May 23, 2022 | By John A. Tirpak

Loads testing on the first B-21 Raider bomber is progressing well and matching computer predictions, and a rollout will follow completion of these tests and final equipment installs in the coming weeks, the program director said.

“The data we are seeing back from the loads calibration has been very promising and consistent with digital models,” said Randall Walden, director of USAF’s Rapid Capabilities Office, which is developing the B-21.

“We will complete these tests in the coming weeks and conduct a series of final systems installs and coatings before ultimately moving into flight line ground test operations after rollout,” Walden said through a spokesperson.

His comments indicate that there will be a formal rollout outside Northrop Grumman’s Palmdale, Calif., assembly plant before the B-21 test activities begin. Walden indicated in March that those activities would begin by midyear.

Walden’s remarks added context to the Air Force’s statement May 20 that the B-21 will not fly until 2023. He said that all previous B-21 first flight estimates “have been ‘no-earlier-than’ projections” and reiterated that first flight will be event-driven rather than calendar-driven. Walden made his most recent first-flight estimate in early 2021, when he forecast that the first B-21 would take to the air in mid-2022.

The coatings Walden referred to are last-step applications of material to the aircraft’s exterior to absorb, deflect, or frequency-shift incoming radar signals, which attenuate the B-21’s radar cross-section. Coatings were a persistent issue for the B-2 Spirit bomber until Northrop Grumman—which makes both aircraft—developed machines to apply both outer-layer tape and coatings in a more consistent, even way. At the time, a company official said it marked a shift in application “away from being an ‘art’ to a ’science’” and making the process more repeatable and less prone to error.

Six B-21s are in production at Plant 42 in Palmdale, Walden has reported, with the first aircraft on its landing gear and externally complete in most ways.

Outside engine runs, calibration of various controls, and low- and high-speed taxi tests will precede the first flight.

Substantial declassification of secret aircraft usually accompanies the beginning of outside-the-factory activities such as engine and taxi tests because the airplane will be in full view to outside observers and satellites. Walden has previously indicated that the first B-21 has moved outside Northrop Grumman’s facility at least once, however.

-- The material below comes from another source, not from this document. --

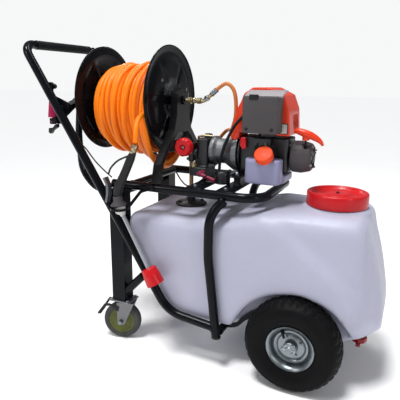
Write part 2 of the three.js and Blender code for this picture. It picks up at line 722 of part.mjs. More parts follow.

The general appearance of the B-21 is not a secret. The Air Force revealed its overall flying wing shape in 2016, and two subsequent “artist’s interpretations” in January 2020 and July 2021 have revealed some details about the shape of the nose, its unusual upturned cockpit windows, and the arrangement of its landing gear. Consistently absent from Air Force renderings, however, have been any details about its air intakes—which Walden said underwent a “major redesign” about five years ago—and its exhaust area. The inlet redesign had something to do with providing more air for the B-21’s Pratt & Whitney engines, likely buried in the fuselage behind a serpentine inlet to hide the fan blades, which are a major radar reflector.

When the B-2 rolled out in November 1988, the Air Force had planned to keep its exhausts out of plain sight of the assembled guests, hoping to preserve a little longer the configuration of their infrared-masking features, but Aviation Week and Space Technology overflew the ceremony in a small private plane, obtaining overhead views of the B-2 and details of its exhaust. Today, the profusion of high-resolution commercial imaging satellites would make it hard for the Air Force to keep the aircraft out of sight from above while tests take place.